Araya v. Jpmorgan Chase Bank, N.A.

Decision Date30 December 2014
Docket NumberNo. 13–7036.,13–7036.
Citation775 F.3d 409
PartiesHenok ARAYA, Appellant v. JPMORGAN CHASE BANK, N.A., et al., Appellees.
CourtU.S. Court of Appeals — District of Columbia Circuit

OPINION TEXT STARTS HERE

Appeal from the United States District Court for the District of Columbia (No. 1:12–cv–00335).

Henok Araya, pro se, argued the cause and filed the briefs for appellant.

Jason C. Hicks argued the cause for appellees. On the brief were Bizhan Beiramee and Jeffrey L. Tarkenton.

Before: BROWN, MILLETT and WILKINS, Circuit Judges.
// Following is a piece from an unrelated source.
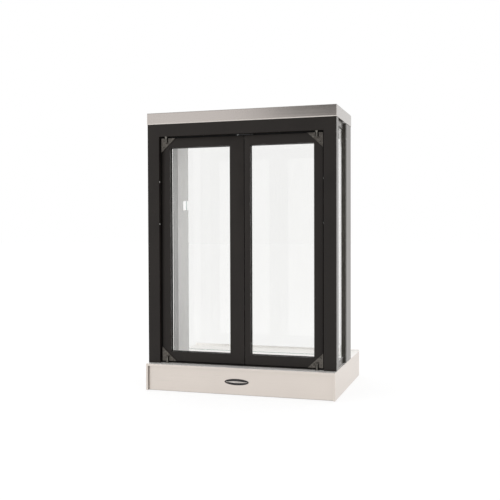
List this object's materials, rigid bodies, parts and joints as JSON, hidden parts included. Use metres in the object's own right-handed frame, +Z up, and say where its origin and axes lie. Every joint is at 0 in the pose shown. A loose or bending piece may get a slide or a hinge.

Opinion for the Court filed by Circuit Judge WILKINS.

WILKINS, Circuit Judge:

Henok Araya owned and operated a rental property in the District of Columbia, which he leased to tenants. After several years, the bank foreclosed on his mortgage and sold the property to the highest bidder. Araya sued in D.C. Superior Court challenging the foreclosure proceedings that ultimately resulted in the sale of his property. After defendants removed to federal court and moved for judgment on the pleadings, the District Court rejected Araya's challenges. Because the D.C. statutory and common law claims against the bank and its foreclosing agent should have been decided by the local courts, we vacate the District Court's opinions and orders relating to claims against those parties.

I.

In October 2005, Henok Araya 1 purchased property located at 2630 Myrtle Avenue NE in Washington, D.C. The purchase was financed by Chase Home Finance LLC (Chase) 2 and the property was encumbered by a security instrument consisting of a note and a deed of trust. Araya purchased the property as an investment property in which tenants would live, and a rider to that effect was attached to the deed of trust. J.A. 240.

On December 1, 2008, Araya sent Chase a letter indicating that he had been unable to “communicate and solve the issues” with several accounts. He asked that all correspondence be directed to 1800 New Jersey Ave NW. J.A. 69. The next day, Chase sent Araya an acceleration warning at that address, alerting Araya that his loan on the Myrtle Avenue property was in default. The letter told Araya that he owed $5,814.28 and had 32 days to cure the default. J.A. 71. Chase sent similar acceleration warnings on March 4, 2009; April 4, 2009; May 2, 2009; and June 2, 2009. J.A. 75–93.

On September 21, 2009, Araya sent Chase a letter claiming that his mortgage payment was not behind and “requesting a payment research.” He provided a phone number that Chase should call with questions and again used the New Jersey Avenue address. J.A. 95.

On November 18, 2009, Chase sent another acceleration warning, this time to 908 New Hampshire Ave NW.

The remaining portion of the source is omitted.